The effect of phage-antibiotic combination strategy on multidrug-resistant Acinetobacter baumannii biofilms


EROL H. B., KAŞKATEPE B., YILDIZ S., ALTANLAR N.

JOURNAL OF MICROBIOLOGICAL METHODS, vol.210, 2023 (SCI-Expanded) identifier identifier identifier

  • Publication Type: Article / Article
  • Volume: 210
  • Publication Date: 2023
  • Doi Number: 10.1016/j.mimet.2023.106752
  • Journal Name: JOURNAL OF MICROBIOLOGICAL METHODS
  • Journal Indexes: Science Citation Index Expanded (SCI-EXPANDED), Scopus, Academic Search Premier, Aquatic Science & Fisheries Abstracts (ASFA), BIOSIS, Biotechnology Research Abstracts, CAB Abstracts, Environment Index, Food Science & Technology Abstracts, Veterinary Science Database
  • Keywords: Acinetobacter baumannii, Antibiotic, Bacteriophage, Biofilm
  • Ankara University Affiliated: Yes

Abstract

Acinetobacter baumannii (A. baumannii) is considered a critical human pathogen due to multi-drug resistance and increased infections. As a result of the resistance of A. baumannii biofilms to antimicrobial agents, it is necessary to develop new biofilm control strategies. In the present study, we evaluated the efficacy of two previously isolated bacteriophage C2 phage, K3 phage and phage cocktail (C2 + K3 phage) as a therapeutic agent in combination with antibiotic (colistin) against biofilm of multidrug-resistant A. baumannii strains (n = 24).
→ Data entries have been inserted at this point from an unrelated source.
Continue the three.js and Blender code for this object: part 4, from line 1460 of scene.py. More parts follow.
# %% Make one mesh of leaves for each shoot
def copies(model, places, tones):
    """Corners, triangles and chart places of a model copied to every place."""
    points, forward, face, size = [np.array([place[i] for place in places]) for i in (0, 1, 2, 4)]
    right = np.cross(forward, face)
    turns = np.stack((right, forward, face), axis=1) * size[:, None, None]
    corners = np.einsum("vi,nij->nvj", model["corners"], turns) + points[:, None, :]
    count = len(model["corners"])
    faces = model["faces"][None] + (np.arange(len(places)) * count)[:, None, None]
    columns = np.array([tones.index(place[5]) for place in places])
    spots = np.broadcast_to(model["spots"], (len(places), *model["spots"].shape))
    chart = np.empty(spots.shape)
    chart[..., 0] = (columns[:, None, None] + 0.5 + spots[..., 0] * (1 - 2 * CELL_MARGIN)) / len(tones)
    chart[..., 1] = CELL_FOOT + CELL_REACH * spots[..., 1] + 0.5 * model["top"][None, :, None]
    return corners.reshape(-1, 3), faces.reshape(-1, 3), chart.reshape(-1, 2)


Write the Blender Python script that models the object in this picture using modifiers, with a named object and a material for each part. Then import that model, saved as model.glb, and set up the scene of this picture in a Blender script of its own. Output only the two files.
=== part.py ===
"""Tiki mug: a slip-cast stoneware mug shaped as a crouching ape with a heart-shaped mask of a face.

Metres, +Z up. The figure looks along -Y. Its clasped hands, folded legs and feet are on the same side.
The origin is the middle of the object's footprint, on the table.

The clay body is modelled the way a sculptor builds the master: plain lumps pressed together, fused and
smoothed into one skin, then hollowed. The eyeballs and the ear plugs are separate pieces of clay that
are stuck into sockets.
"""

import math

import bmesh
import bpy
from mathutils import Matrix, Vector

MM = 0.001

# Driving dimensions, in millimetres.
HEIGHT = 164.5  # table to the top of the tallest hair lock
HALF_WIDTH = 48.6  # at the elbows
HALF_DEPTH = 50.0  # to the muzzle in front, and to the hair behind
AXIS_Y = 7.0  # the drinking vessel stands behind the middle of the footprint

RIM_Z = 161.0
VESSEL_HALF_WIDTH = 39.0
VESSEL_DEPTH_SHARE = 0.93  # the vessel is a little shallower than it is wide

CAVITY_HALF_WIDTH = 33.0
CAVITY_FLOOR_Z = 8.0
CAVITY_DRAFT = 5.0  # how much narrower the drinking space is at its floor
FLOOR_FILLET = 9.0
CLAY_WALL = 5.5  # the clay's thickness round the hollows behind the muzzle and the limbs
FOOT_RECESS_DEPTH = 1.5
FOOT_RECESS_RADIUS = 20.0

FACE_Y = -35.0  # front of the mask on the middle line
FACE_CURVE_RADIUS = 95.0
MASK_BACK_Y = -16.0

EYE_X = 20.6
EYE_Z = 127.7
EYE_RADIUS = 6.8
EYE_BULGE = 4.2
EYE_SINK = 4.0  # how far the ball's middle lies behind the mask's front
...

The effects of phage and antibiotics on mature biofilm were investigated simultaneously and sequentially in 24 and 48 h. The combination protocol was more effective than antibiotics alone in 54.16% of the strains in 24 h. The sequential application was more effective than the simultaneous protocol compared with the 24 h single applications. When the application of antibiotics and phages alone was compared with their combined administration in 48 h. The sequential and simultaneous applications were more effective than single applications in all strains except two. We observed that combination of phage and antibiotics could increase biofilm eradication and provides new insights into the use of bacteriophages and antibiotics in the treatment of biofilm-associated infections caused by antibiotic-resistant bacteria.